Hundreds of blue-chip national advertisers basically have not only wandered away from Rush Limbaugh and some of the other righties, they’ve abandoned the format entirely. They are afraid to be heard on a news talk station because this man’s use of his free speech triggered the opposing viewpoint exercising THEIR right to free speech.
The boycotters are speaking and using the marketplace to say, “ENOUGH!” So as a consequence of all of this, the very company that owns, for instance, The Rush Limbaugh Show, which owns a bunch of great big talk stations has actually demoted him to smaller talk stations in two really big markets. You and I did an Ed Show about this at the time. In Los Angeles and San Francisco they moved him aside because his continuing presence was making it tough to make a go of it with the big stations.
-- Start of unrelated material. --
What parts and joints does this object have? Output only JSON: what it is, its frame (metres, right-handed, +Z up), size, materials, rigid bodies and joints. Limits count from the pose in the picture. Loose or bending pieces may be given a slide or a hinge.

So he was told to go sit at the kid’s table and the irony in this is that for years the radio righties have been cackling about progressive radio’s failure to attain their level of listenership while the radio lefties had to go sit at the kid’s table. Well now he’s there. . .
So the short answer is talk radio as we know it, the crazy uncle righty politically monologue-based I’m right you’re wrong genre is mathematically in trouble.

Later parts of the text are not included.